The CTC is very strong in its criticism of Sri Lankan government’s treatment of Tamils and is especially supportive of allegations of war crimes and violation of Humanitarian Law by Sri Lanka in the final phases of the military operations to defeat the LTTE.

Its views on these matters are very close to those of pro-LTTE Tamil organizations in the West. It is highly critical of the LLRC report taking up positions not different to that of such pro-LTTE groups as well as AI, Human Rights Watch and the International Crisis Group that refused to give evidence before the LLRC.

The CTC in its preliminary response to the LLRC report states that “in the months leading up to the release of the LLRC report, the commission was widely dismissed by international human rights groups, including Amnesty International, who in a critical report, described the process as 'flawed at every level' and severely falling short of international standards”.

AI that now benefits from the CTC funding has continued a campaign directed against Sri Lanka and continues to use the highly questionable Channel 4 documentary ‘Sri Lanka's Killing Fields’ in its campaign calling for an international probe into allegations it makes against Sri Lankan authorities.

When AI gets a donation of 50,000 Canadian dollars from the CTC, obtained by the sweat of a walk-a-thon for the purpose, there are immediate questions as to the independence or objectivity of AI in its attitude to Sri Lanka, and about its entire strategy that targets Sri Lanka on alleged violations of humanitarian law and its campaign to drag Sri Lanka before an international tribunal on alleged war crimes.
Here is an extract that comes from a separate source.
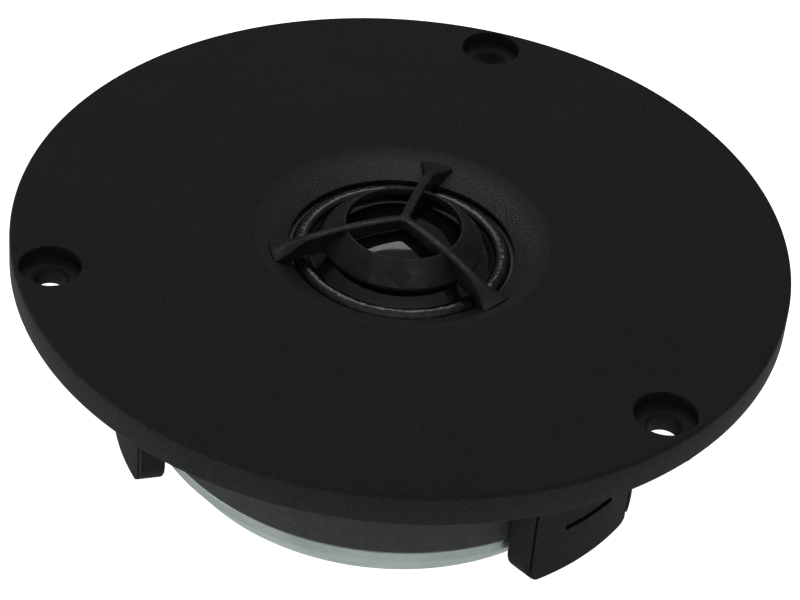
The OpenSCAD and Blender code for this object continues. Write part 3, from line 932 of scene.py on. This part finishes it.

If ‘one principle of asylum law is that you seek protection at the first available opportunity: You don’t asylum shop,’ as Canadian Citizenship and Immigration Minister Jason Kenney has said, it must also be a guiding principle of those who claim to champion human rights and humanitarian law not to shop for funds from those who are ready to blind themselves to the worst brutalities and savagery of a terrorist organization, such as the LTTE.